In contrast to registered designs, however, there must be actual copying. Under new Chapter 61, infringement occurs only if there is exact copying of the design or copying of the design with a variation that still creates an overall impression that is not different from the overall impression created by the protected design.
Also, under Chapter 68, infringement is deemed to occur even without actual copying if the design owner gives appropriate notice of his unregistered rights.
The remedies available to the owners of registered and unregistered designs are largely the same. However, an important exception is that exclusion by the Customs Administration is not available to owners of unregistered designs.
The Hague Convention:
Israel is adherent most of the international treaties regarding standards for intellectual property and facilitating the filing of applications in multiple countries. A notable exception at this time is the Hague Convention that facilitates obtaining design protection in multiple countries, in the EU and in the member countries of African Intellectual Property Organization.
It is not within the scope of this discussion to analyze the Hague procedures.

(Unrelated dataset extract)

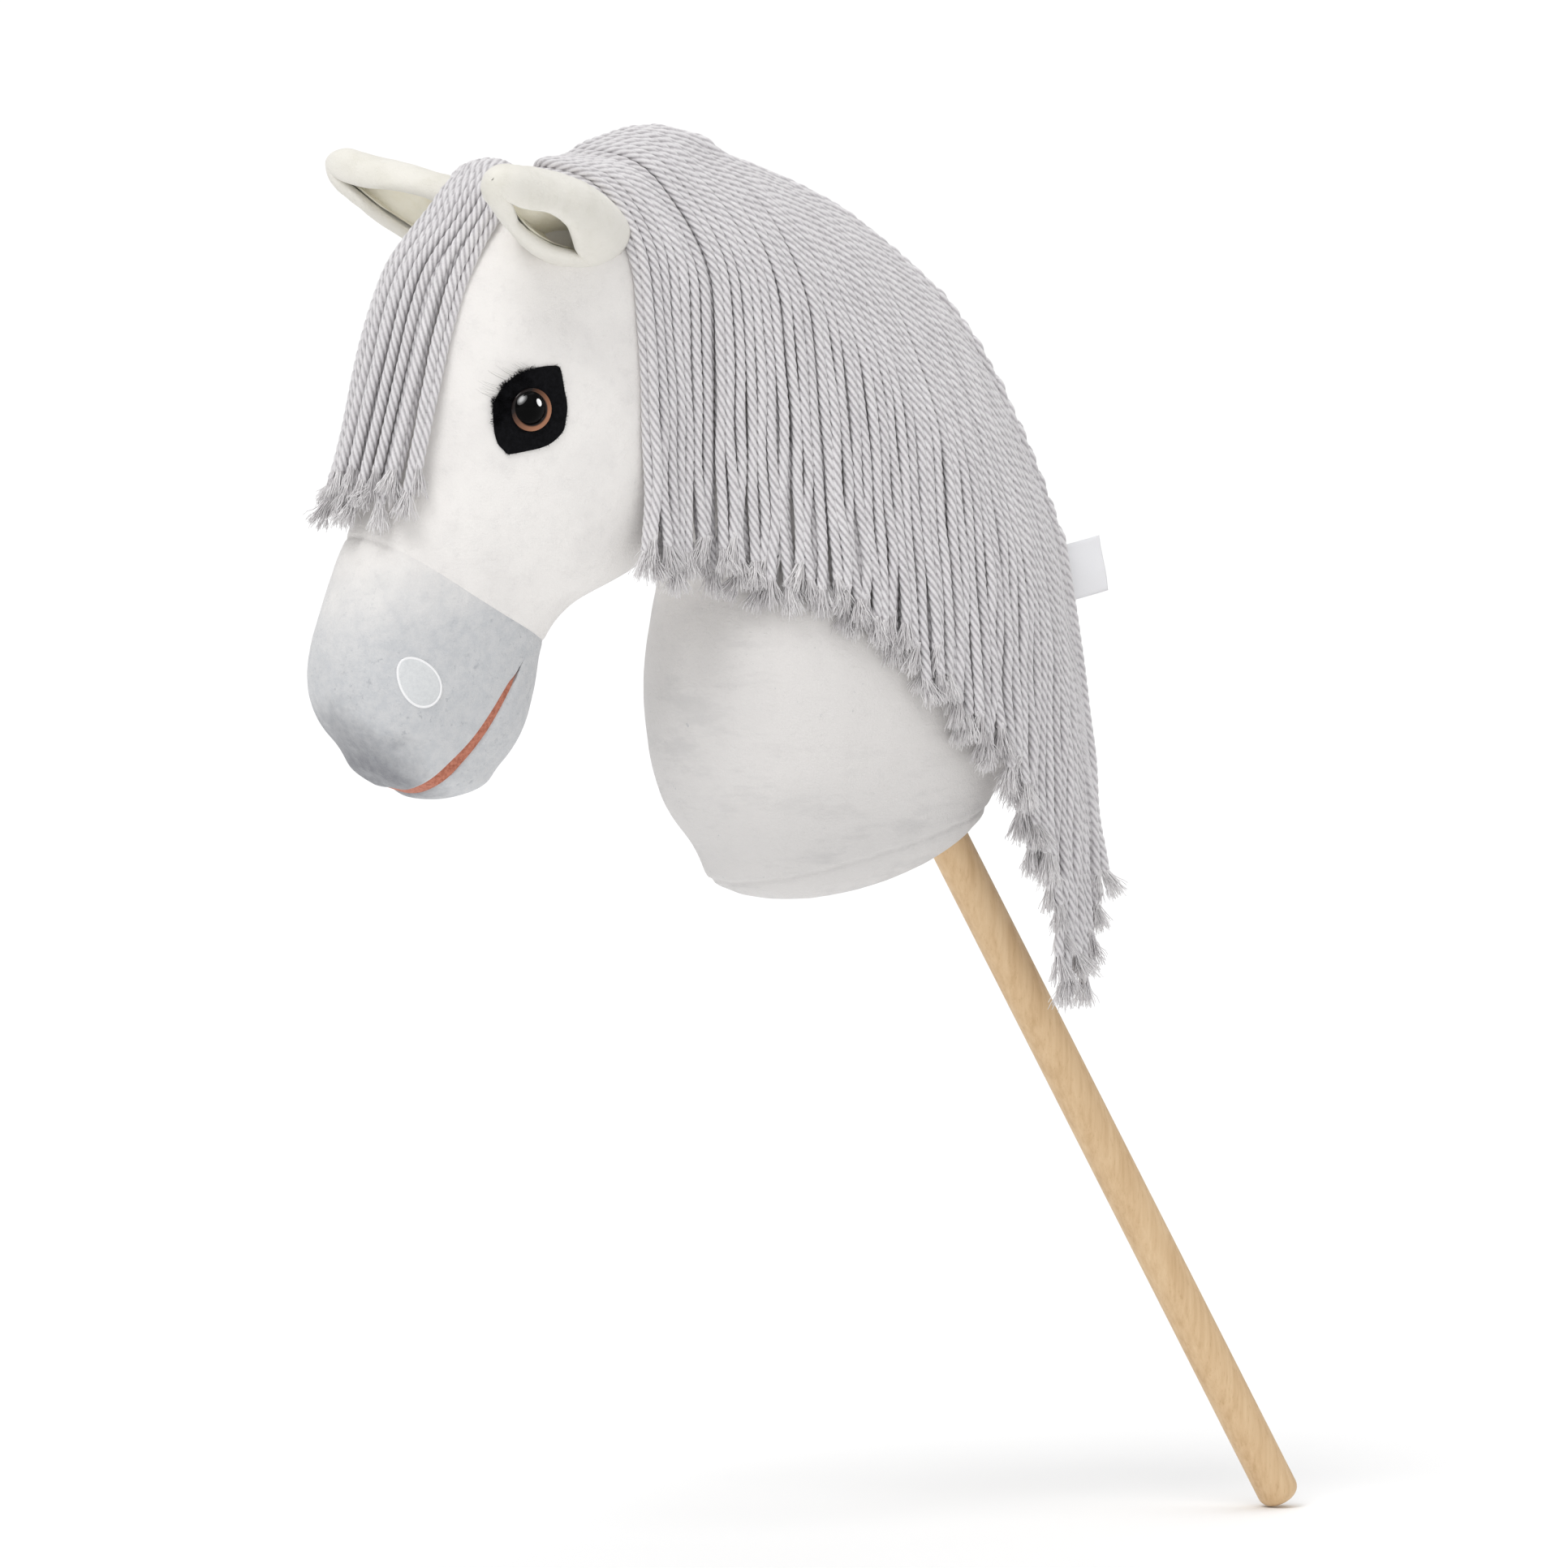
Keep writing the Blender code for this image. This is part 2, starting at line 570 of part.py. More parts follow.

It will be sufficient to note that the process begins with filing an international application which is examined for formalities only. The application is then subject to substantive examination and the rights accorded to the owner as provided for under the laws of the countries or regions in which the applicant desires protection.
It is the intent of Israel to become adherent to the Hague system, and new Chapter 8 provides for this by making the process of obtaining international protection simpler and less costly for Israeli designers and for foreign designers who wish to protect their designs in Israel. Chapter 8 will become effective when Israel actually ratifies the Hague Convention.